Il medico arriva sempre in ritardo. Loreto tiene a bada i pazienti. “Aspettate – dice loro – il medico adesso arriva”. Loro in sala d’attesa sbuffano e non gli credono.

Loreto torna in ufficio. Guarda le cartoline che custodisce sotto un ripiano di vetro. Gliele hanno spedite i colleghi: Maldive, Canarie, Tailandia, Cina, Londra, Madrid, Praga, Seychelles, Caraibi, Messico, Mosca. Sono tante, dietro c’è scritto quasi sempre “tanti saluti”. Loreto le guarda, le rilegge quando il medico ritarda. “Buongiorno!”, canticchia il medico. Loreto si sente a disagio. Sorpreso con le cartoline in mano. “Ah, il nostro viaggiatore. E quest’anno Loreto caro dove andrai? Io e mia moglie andremo in Kenya. Abbiamo già prenotato”. Loreto è interdetto. Sbatte le palpebre e mormora: “ma, veramente…”, si riscuote dai pensieri e ammette: “Non lo so ancora.

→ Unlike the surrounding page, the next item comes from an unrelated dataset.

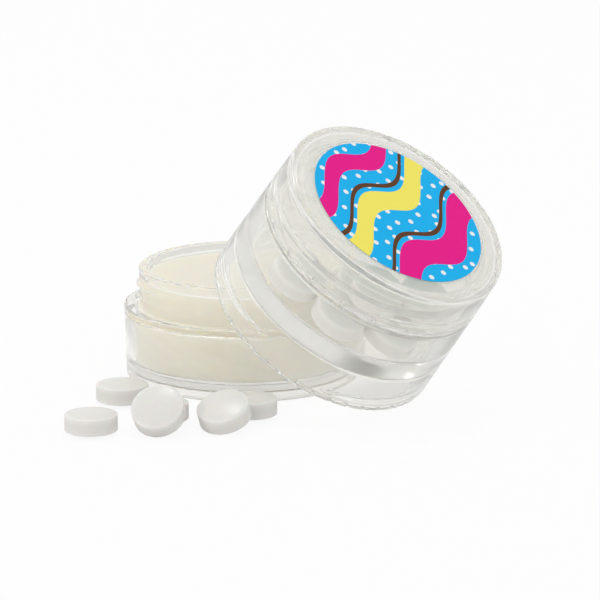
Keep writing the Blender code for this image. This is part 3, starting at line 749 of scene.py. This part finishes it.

Comunque ci sono molti pazienti in sala d’attesa. Faccio entrare il primo”. “Sì, certamente”, risponde il dottore.

Sulla porta Loreto pensa di dirglielo che di certo non è lui ad aver fatto quei viaggi. Non potrebbe permetterselo. Lui mica lavora in reparto! Lui mica fa gli straordinari! Lavora come impiegato, ormai. Poi ci ripensa. Pensasse quello che vuole quel dottore. “Se va in Kenya, ci mandi una cartolina”, dice Loreto facendo strada al primo utente della lista.